» DATA BLOCK:

┌──

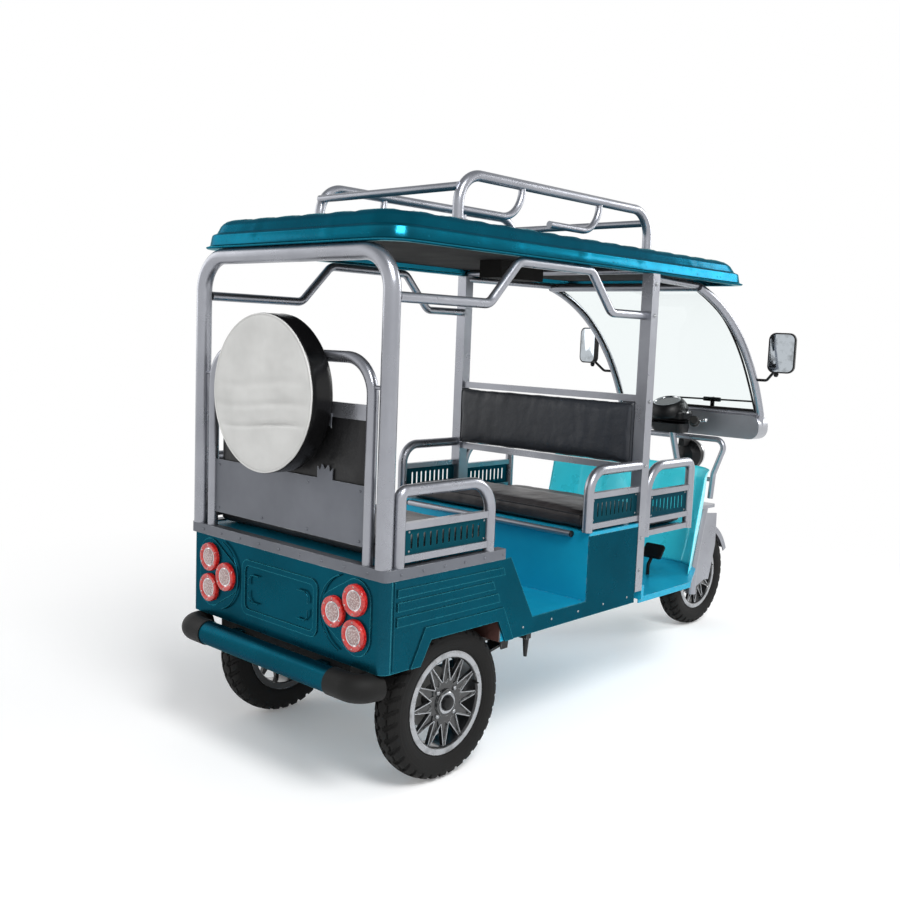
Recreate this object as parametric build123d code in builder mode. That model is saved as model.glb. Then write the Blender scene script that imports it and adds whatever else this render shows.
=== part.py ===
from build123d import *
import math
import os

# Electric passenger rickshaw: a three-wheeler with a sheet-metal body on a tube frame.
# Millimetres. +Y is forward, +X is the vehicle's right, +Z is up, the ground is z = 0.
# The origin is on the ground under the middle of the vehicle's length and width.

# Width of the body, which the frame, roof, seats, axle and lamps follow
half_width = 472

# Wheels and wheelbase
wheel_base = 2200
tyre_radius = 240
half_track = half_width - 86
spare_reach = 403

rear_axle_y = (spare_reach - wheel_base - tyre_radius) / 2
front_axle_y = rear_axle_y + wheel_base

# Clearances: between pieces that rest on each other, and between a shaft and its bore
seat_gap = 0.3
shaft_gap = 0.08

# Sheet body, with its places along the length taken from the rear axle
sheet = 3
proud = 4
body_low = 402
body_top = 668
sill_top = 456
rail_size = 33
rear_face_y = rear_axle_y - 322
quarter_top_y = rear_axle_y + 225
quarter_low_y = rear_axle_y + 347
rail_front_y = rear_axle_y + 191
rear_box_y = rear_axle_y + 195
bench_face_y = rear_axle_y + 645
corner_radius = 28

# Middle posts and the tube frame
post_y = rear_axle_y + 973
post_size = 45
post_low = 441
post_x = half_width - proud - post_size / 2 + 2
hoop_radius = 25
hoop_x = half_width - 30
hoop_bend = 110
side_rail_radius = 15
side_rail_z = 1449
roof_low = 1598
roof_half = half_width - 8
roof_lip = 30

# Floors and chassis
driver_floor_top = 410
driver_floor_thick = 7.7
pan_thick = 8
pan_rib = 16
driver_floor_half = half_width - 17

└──

» WHAT IS NEEDED: Each line above is to be repeated exactly.

» THE REPLY:
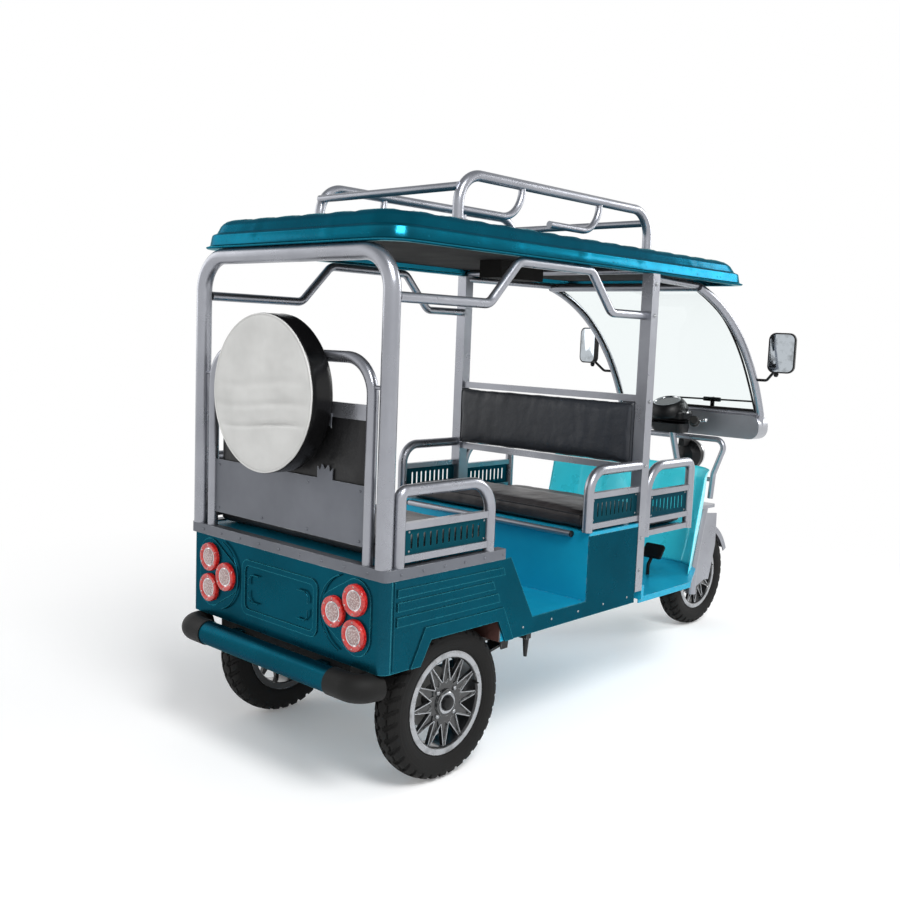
Recreate this object as parametric build123d code in builder mode. That model is saved as model.glb. Then write the Blender scene script that imports it and adds whatever else this render shows.
=== part.py ===
from build123d import *
import math
import os

# Electric passenger rickshaw: a three-wheeler with a sheet-metal body on a tube frame.
# Millimetres. +Y is forward, +X is the vehicle's right, +Z is up, the ground is z = 0.
# The origin is on the ground under the middle of the vehicle's length and width.

# Width of the body, which the frame, roof, seats, axle and lamps follow
half_width = 472

# Wheels and wheelbase
wheel_base = 2200
tyre_radius = 240
half_track = half_width - 86
spare_reach = 403

rear_axle_y = (spare_reach - wheel_base - tyre_radius) / 2
front_axle_y = rear_axle_y + wheel_base

# Clearances: between pieces that rest on each other, and between a shaft and its bore
seat_gap = 0.3
shaft_gap = 0.08

# Sheet body, with its places along the length taken from the rear axle
sheet = 3
proud = 4
body_low = 402
body_top = 668
sill_top = 456
rail_size = 33
rear_face_y = rear_axle_y - 322
quarter_top_y = rear_axle_y + 225
quarter_low_y = rear_axle_y + 347
rail_front_y = rear_axle_y + 191
rear_box_y = rear_axle_y + 195
bench_face_y = rear_axle_y + 645
corner_radius = 28

# Middle posts and the tube frame
post_y = rear_axle_y + 973
post_size = 45
post_low = 441
post_x = half_width - proud - post_size / 2 + 2
hoop_radius = 25
hoop_x = half_width - 30
hoop_bend = 110
side_rail_radius = 15
side_rail_z = 1449
roof_low = 1598
roof_half = half_width - 8
roof_lip = 30

# Floors and chassis
driver_floor_top = 410
driver_floor_thick = 7.7
pan_thick = 8
pan_rib = 16
driver_floor_half = half_width - 17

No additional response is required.